Elisa communicates in many ways that have nothing to do with ASL, and the film puts a sharp focus on those forms as well to highlight the complexity of communication. Elisa first bonds with the Asset by bringing him eggs, sharing a meal and therefore making it clear that she means to nourish him and be kind. She communicates by sharing music with him and with others. She and Giles have a fondness for musicals, and they dance together, mimicking their favorite stars and artists. When Elisa wishes that she could better indicate her affection for the Asset, she imagines that they are performing in one of those musical numbers in a black and white film. Art is a form of communication that Elisa understands quite well, and she employs it in her interactions with the people that she cares about most. Sex is also a form of communication, one that Elisa eventually reaches in furthering her relationship with her beau. In the absence of speech, Elisa has so many other methods of connecting and communicating, and this fluency enables her to connect with someone who will love her as she wants to be loved.

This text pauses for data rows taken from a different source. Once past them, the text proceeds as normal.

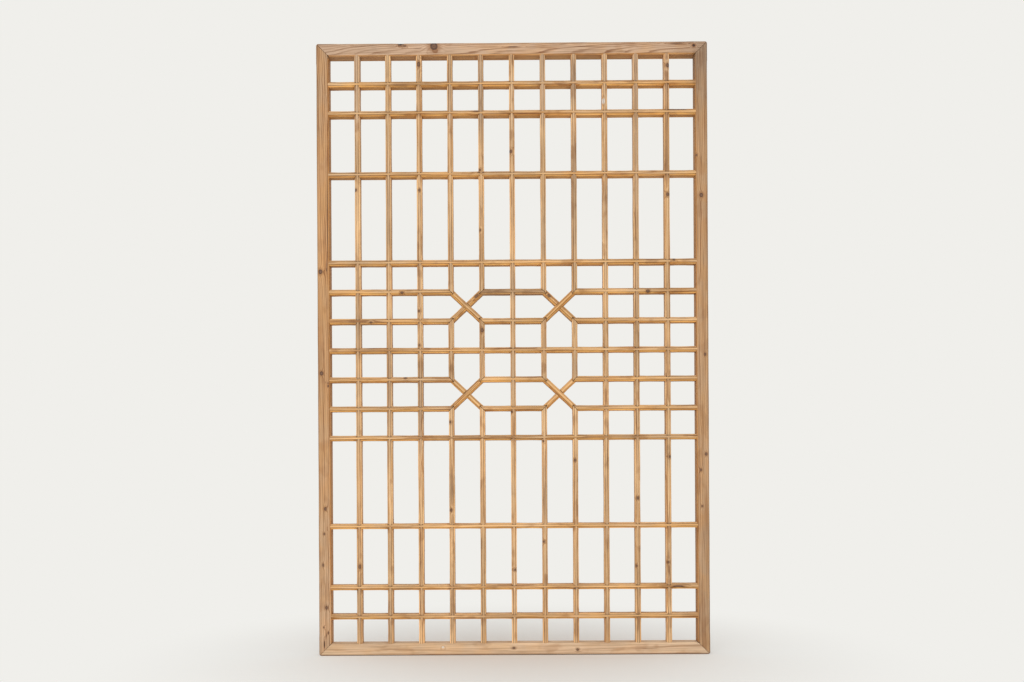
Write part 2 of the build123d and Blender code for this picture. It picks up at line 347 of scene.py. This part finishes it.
    # Knots with a dark rim and a paler heart, cracks, pale spots, checks along the grain, the line beside a
    # crest, painted shade along an outer edge, and dirt with painted shade in the corners
    ragged = plus(mark_away, times(less(patches, 0.5), 0.9))
    halo = times(rise(ragged, 2.6, 1.0), mark_strength, 0.55)
    colour = blend(halo, colour, tint(140, 92, 54))
    core = times(rise(ragged, 1.20, 0.80), mark_strength)
    colour = blend(work("MINIMUM", core, 1.0), colour, tint(70, 50, 42))
    core_rings = rise(work("SINE", times(plus(mark_away, patches), 15.0)), 0.0, 0.8)
    knot_heart = times(core, rise(mark_away, 0.85, 0.55), plus(0.50, times(core_rings, 0.40)))
    knot_heart = times(knot_heart, rise(mark_strength, 1.2, 1.1))
    colour = blend(knot_heart, colour, tint(144, 108, 84))
    splash = times(rise(ragged, 1.3, 0.7), mark_strength, -1.0)
    colour = blend(splash, colour, tint(222, 216, 208))
    check = rise(cloud(stretch(grain, 9.0, 430.0), 1.0).outputs[0], 0.685, 0.735)
    colour = blend(times(check, 0.60), colour, tint(104, 70, 46))
    if quirk:
        off_quirk = work("ABSOLUTE", less(work("ABSOLUTE", aside), quirk))
        line = times(rise(off_quirk, 0.0008, 0.0002), rise(depth, front + 0.0028, front + 0.0020))
        line = times(line, plus(0.35, times(rise(bloom, 0.30, 0.60), 0.45)))
        colour = blend(line, colour, tint(104, 76, 52))
    # Painted shade: a dark band along an outer edge, strongest on the bottom rail where it meets the floor
    if outer_edge:
        edge = times(rise(aside, outer_edge - 0.0046, outer_edge - 0.0012), painted_edge_shade)
        colour = blend(edge, colour, tint(96, 66, 44))
    # Painted shade with dirt: ambient occlusion darkens corners, crevices and the gaps between parts towards
    # dark brown
    open_air = add("AmbientOcclusion", {"Distance": 0.006}, samples=8).outputs["AO"]
    crevice_dirt_and_shade = times(rise(open_air, 0.66, 0.12), 0.85)
    colour = blend(crevice_dirt_and_shade, colour, tint(92, 64, 42))
    tree.links.new(colour, shader.inputs["Base Color"])

    dull = less(plus(0.60, times(fibres, 0.22)), times(latewood, 0.10))
    tree.links.new(plus(dull, times(crevice_dirt_and_shade, 0.2)), shader.inputs["Roughness"])
    shader.inputs["Specular IOR Level"].default_value = 0.30

    relief = plus(times(latewood, 0.45), times(fibres, 0.55))
    relief = less(less(relief, times(check, 1.2)), times(core, 0.5))
    bump = add("Bump", {"Height": relief, "Strength": 0.55, "Distance": 0.0004})
    tree.links.new(bump.outputs[0], shader.inputs["Normal"])
    return finish


stile_wood = wood(
    "stile fir", golden=tint(194, 144, 89), worn=tint(178, 145, 112), dusty=tint(186, 156, 124),
    front=frame_front, ring=0.0036, lines=0.80, weathered=0.80, wander=0.015,
    outer_edge=face_half, painted_edge_shade=0.35,
)


def frame_edges(middle, direction):
    """The edges on the face and the back of a frame member, whichever way they run."""
    return middle.y < frame_front + 0.0006 or middle.y > frame_back - 0.0005


stile_centre = panel_half - face_half
frame_corners = [(x, z) for x in (-stile_centre, stile_centre) for z in (face_half, panel_top - face_half)]
corner_cuts = [0.0015, 0.0030, 0.0045, 0.0060]
face_cuts = [-0.0105, -0.0055, 0.0, 0.0055] + [face_half - cut for cut in corner_cuts]
outer_rim = 0.0015
mitre_back = -0.0054


def ease_corners(shape):
    """Rounds the outer corners of the frame, where it has been stood and knocked."""
    for vertex in shape.verts:
        top = vertex.co.z > panel_top / 2
        from_side = panel_half - abs(vertex.co.x)
        from_end = panel_top - vertex.co.z if top else vertex.co.z
        if from_side < eased_radius and from_end < eased_radius:
            reach = math.hypot(eased_radius - from_side, eased_radius - from_end)
            if reach > eased_radius:
                pull = eased_radius / reach
                side = panel_half - eased_radius + (eased_radius - from_side) * pull
                end = eased_radius - (eased_radius - from_end) * pull
                vertex.co.x = math.copysign(side, vertex.co.x)
                vertex.co.z = panel_top - end if top else end


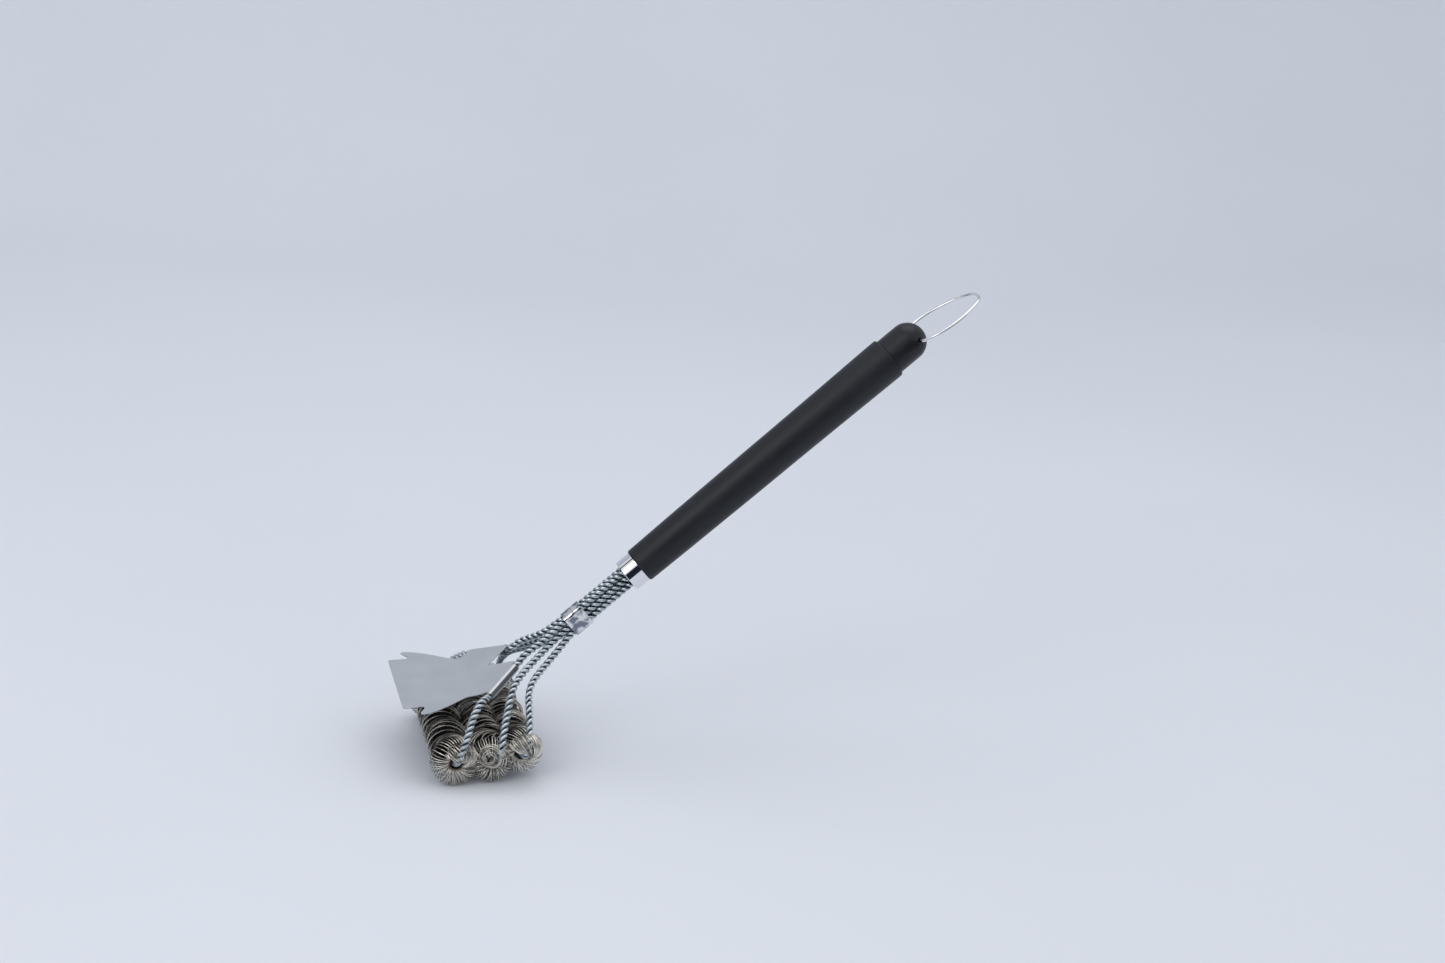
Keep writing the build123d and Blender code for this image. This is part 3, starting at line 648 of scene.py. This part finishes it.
def dark_card(name, centre, u, v, tone):
    """A flag that only shows in reflections, to give bright metal its dark bands.
    It reaches u and v either way from its centre."""
    c, u, v = (np.array(q) / MM for q in (centre, u, v))
    ob = add_mesh(name, [c - u - v, c + u - v, c + u + v, c - u + v], [[0, 1, 2, 3]],
                  smooth=False)
    look = principled(name + "_felt", tone, metallic=0.0, roughness=0.9)
    cloud = look.noise(look.coords(), scale=2.0)
    look.set("Base Color", look.ramp(cloud, [(0.3, scaled(tone, 0.8)), (0.7, tone)]))
    look.set("Specular IOR Level", 0.0)
    ob.data.materials.append(look.owner)
    for ray in ("camera", "diffuse", "shadow", "transmission"):
        setattr(ob, "visible_" + ray, False)


build_sweep()
softbox("top_softbox", (0.3, 0.5, 2.4), target=(0.1, 0.1, 0.0), size=(2.2, 1.6), power=12)
softbox("left_softbox", (-1.25, -1.15, 1.45), target=(0.1, 0.0, 0.1), size=(1.0, 1.3), power=8.5)
BLUE_BLACK = (0.020, 0.022, 0.034)
for card in (
        ("front_flag", (0.0, -1.65, 0.42), (3.0, 0, 0), (0, 0, 0.50), BLUE_BLACK),
        ("floor_flag", (0.0, -1.75, 0.003), (3.0, 0, 0), (0, 0.85, 0), BLUE_BLACK),
        ("left_flag", (-1.75, 0.30, 0.46), (0, 0.80, 0), (0, 0, 0.45), (0.022, 0.023, 0.030)),
        ("upper_flag", (-1.02, 0.14, 1.25), (0.50, 0, 0.43), (0, 0.12, 0), (0.020, 0.020, 0.024))):
    dark_card(*card)

# a pale room, brighter overhead than at the walls
scene.world = bpy.data.worlds.new("studio_world")
room = Look(scene.world, "Background", "OutputWorld")
direction = room.node("TexCoord", {}, "Generated")
height = room.node("SeparateXYZ", {0: direction}, 2)
room.set("Color", room.ramp(height, [(0.0, (0.74, 0.77, 0.82)), (0.5, (0.90, 0.92, 0.95)),
                                     (1.0, (1.0, 1.0, 1.0))]))
room.set("Strength", 0.85)


# -------------------------------------------------------------------- camera
def build_camera(place, yaw, pitch, roll, lens):
    """Angles in degrees: yaw from +Y towards +X, pitch downwards, roll about the view."""
    data = bpy.data.cameras.new("camera")
    data.sensor_width = 36.0
    data.lens = lens
    data.clip_start, data.clip_end = 0.05, 50
    ob = bpy.data.objects.new("camera", data)
    scene.collection.objects.link(ob)
    yaw, pitch, roll = (math.radians(a) for a in (yaw, pitch, roll))
    right = Vector((math.cos(yaw), -math.sin(yaw), 0))
    level = Vector((math.sin(yaw), math.cos(yaw), 0))
    up = Vector((0, 0, 1))
    ahead = level * math.cos(pitch) - up * math.sin(pitch)
    above = level * math.sin(pitch) + up * math.cos(pitch)
    rows = (right * math.cos(roll) + above * math.sin(roll),
            -right * math.sin(roll) + above * math.cos(roll), -ahead)
    ob.matrix_world = Matrix.Translation(Vector(place)) @ Matrix(rows).transposed().to_4x4()
    scene.camera = ob


build_camera((-0.18237, -1.13046, 0.52196), yaw=17.52, pitch=16.17, roll=4.91, lens=48.182699)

Which all leads to the Asset himself, and how his ability to communicate is what sets him apart from the Gill-man he was based on. Guillermo del Toro has admitted that The Shape of Water was largely inspired by his love for Creature from the Black Lagoon, a film he watched as a boy where he found himself in love with both the Creature and Kay Lawrence, the woman the Creature falls for. Del Toro apparently believed fervently that they should have ended up together, and wanted to create that happy ending for them both. But unlike the original film, which sees a monster simply taking what it wants when it sees Kay in the water, the Asset makes the choice to communicate first. He learns to sign what Elisa teaches him, he listens to the music she plays for him, he responds to her kindness with his own. He is not entitled like the villains around him, but he is also not thoughtless like his predecessor. He wants to be with Elisa because she wants to be with him.
The Shape of Water tells us that the only thing keeping us going, in a world full of fear and uncertainty, is our ability to communicate and connect with others. Across all differences, across all difficulties, across all imaginary lines. Some people have far greater barriers preventing them from connecting openly than others, but it is still the most worthwhile use of our time imaginable. And in this day and age, it is a gift we dare not waste.